Life is a lot like bjj. If I don't try to learn from my mistakes and improve my position I will never be able to better myself. If I keep avoiding what I am unfamiliar with I will never enjoy the benefits of the unknown. As a result of bjj I can see that correlation now. Practice and perseverance will evolve you into a more competent and complete individual. I actually pick things up pretty well when I decide to dive head first into whatever I am tackling.

I am only hurting myself if I avoid taking on the unknown. This creates fear. I need to change the way my mind is wired like when I decided to stop playing guard and focus on the top.

Thursday, August 11, 2011

Eating Right

Amazing breakdown of Passing the Guard



- passing butterfly
- passing spider
- passing lasso

It's all about creating the angle and getting the legs to one side, killing the legs so the opponent can not turn into me.

Tuesday, August 9, 2011

SMASH THE GUARD

I need to focus my efforts on passing the guard and understanding it. Need to work on cardio in order to go the distance. I need to pace myself in tournaments so I don't expend all my energy at once.

Danny: GUARD PASS *********************************************

Grab a fistful of your opponent's left pants and punch it to the ground then fall on top of it with his left leg between my knees. I should have opponent's right leg on top of my left shoulder and my left hand should be gripping the opponent's opposite lapel collar. Make sure my weight is forward smashing my opponent so no space is created and that I am still controlling his pinned down leg with my right hand. Now I left go of his pant leg and I use my right arm and hug around his shoulder in order to cross face my opponent. Now break my hips to the left to free my left leg, release opponent's collar with my left and hold the pant of my opponent's outside left leg. Finally push the opponent's leg to the opposite side of me while crushing his face with my shoulder and get into side control.


Danny: GUARD RETENTION *********************************************

-When someone attempts to pass my guard I can push the head

-When someone attempts to pass my guard I can bring my leg in for the lasso and recompose my guard


Observation: *****************************************************

Mendes brother will get their arm around their opponent's neck with right hand and the opponent will try to recompose their guard. Mendes brother gets into like a tripod and works his way around their legs to the side. The use of the left hand controlling one of the opponent's legs also helps. He also goes into north south at times to escape the opponent's legs completely. I saw he kept going for the knee on the belly like Danny.
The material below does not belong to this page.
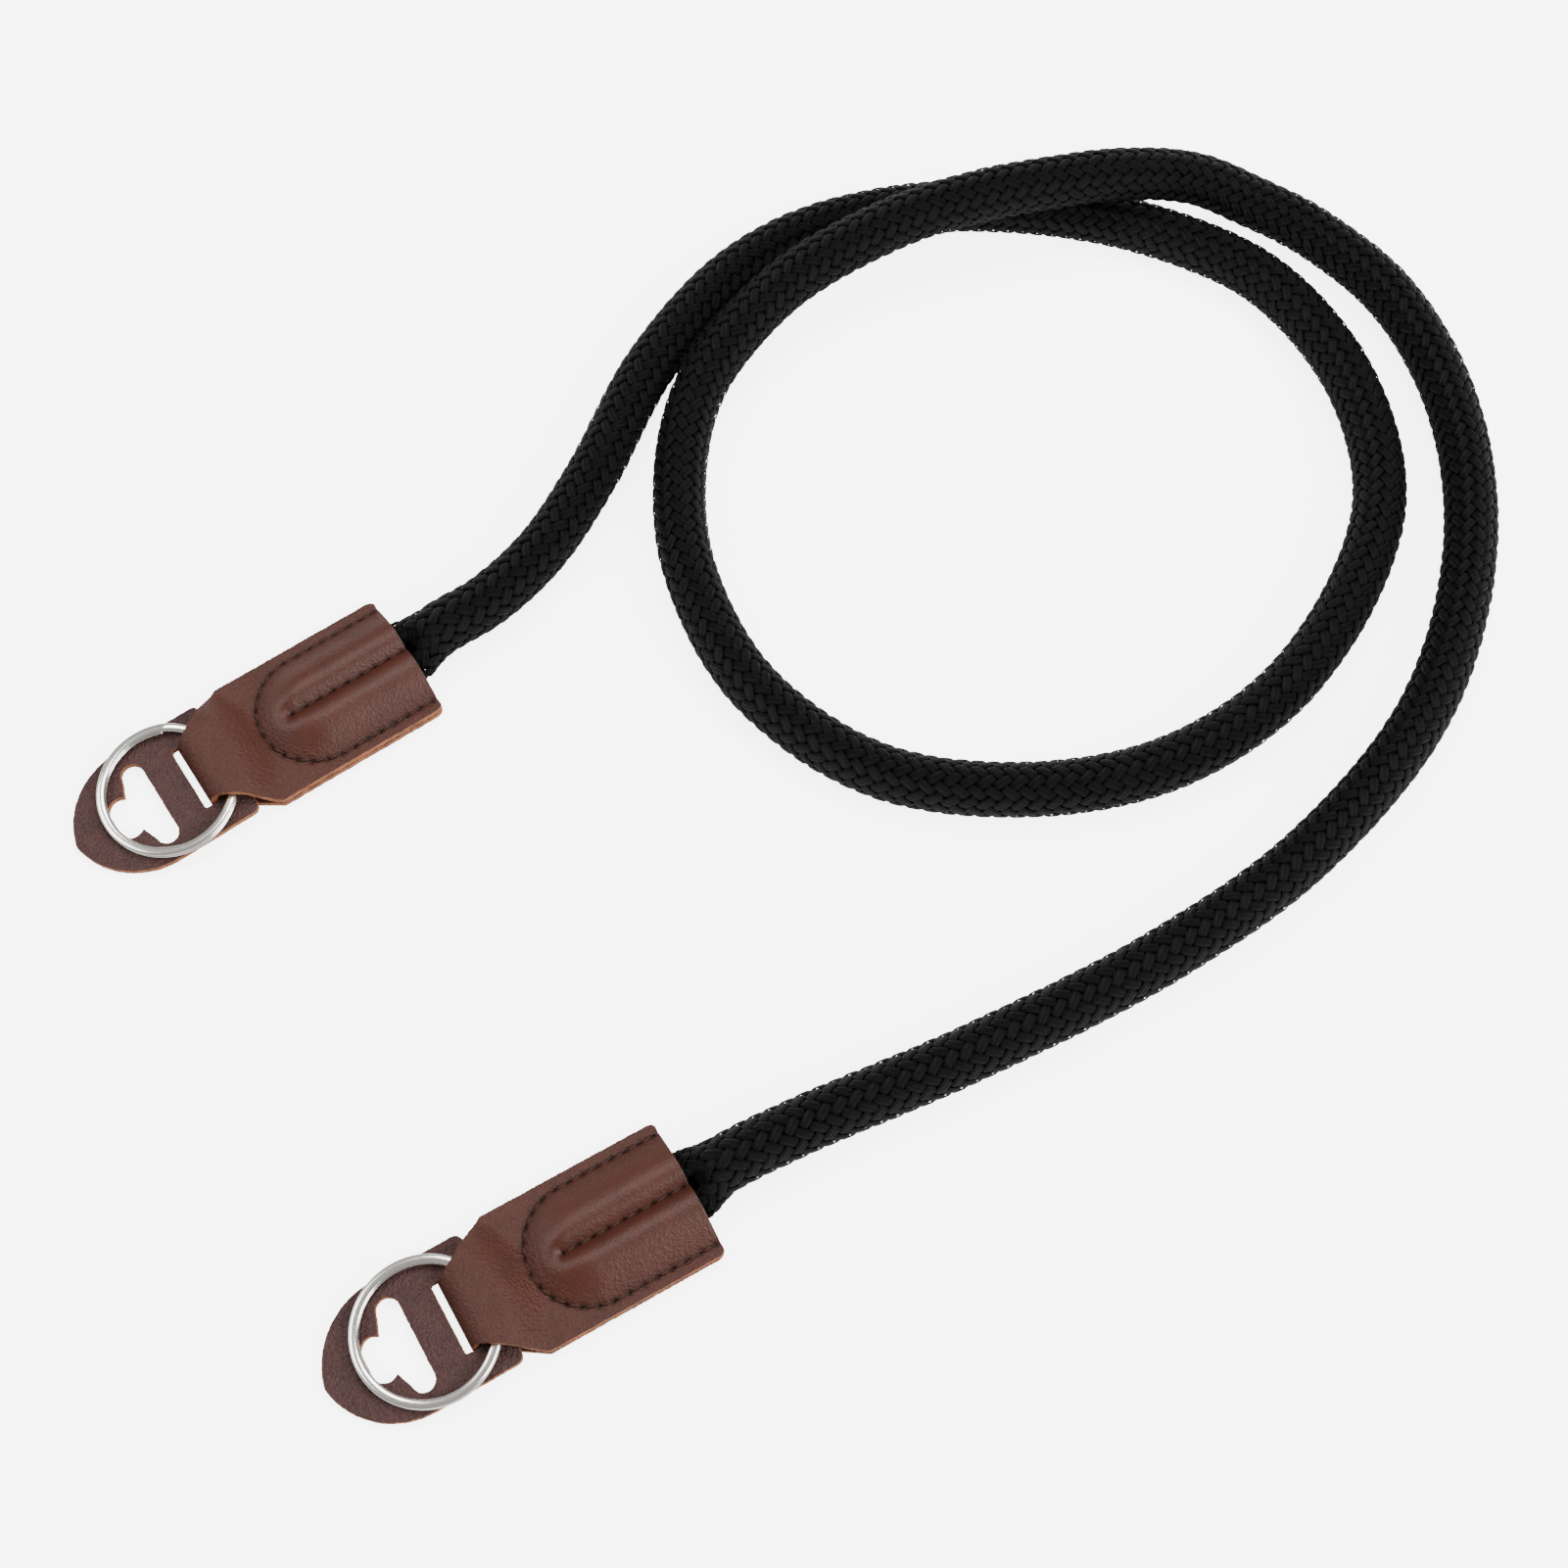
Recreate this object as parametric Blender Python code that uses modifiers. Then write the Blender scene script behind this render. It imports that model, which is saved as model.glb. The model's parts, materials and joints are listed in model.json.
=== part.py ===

FBJJF Championship (Kississimee)

This past weekend I competed in the Florida State Championships. I lost about 5 lbs of weight weighing in at 137 without the gi and 141 with the gi. I won my first match but lost my second match. Much of it had to do with the fact that I was fighting on an empty stomach and I was not as hydrated as I should have been. After the first match I started to get dizzy and I had to sit down to recompose myself. When I got ready for the second match I was still exhausted. I went the second match knowing I would probably lose due to the condition I was in. From now on I will not cut weight in order to compete. I barely have any body fat so I have no reserves for fat so that translates to my body not being able to burn the necessary energy it needs in order for it to operate if I don't eat. My metabolism is so high it burns through whatever I intake quickly so the next time I compete I need to carb up and stay hydrated so I have something to convert to energy. It was a bad decision on my part to cut weight but at the same time I learned a great deal about dieting and healthy foods and what I did right/ wrong, etc. This ordeal really took a toll on my body as I am not 100% back to my self prior to cutting in terms of strength.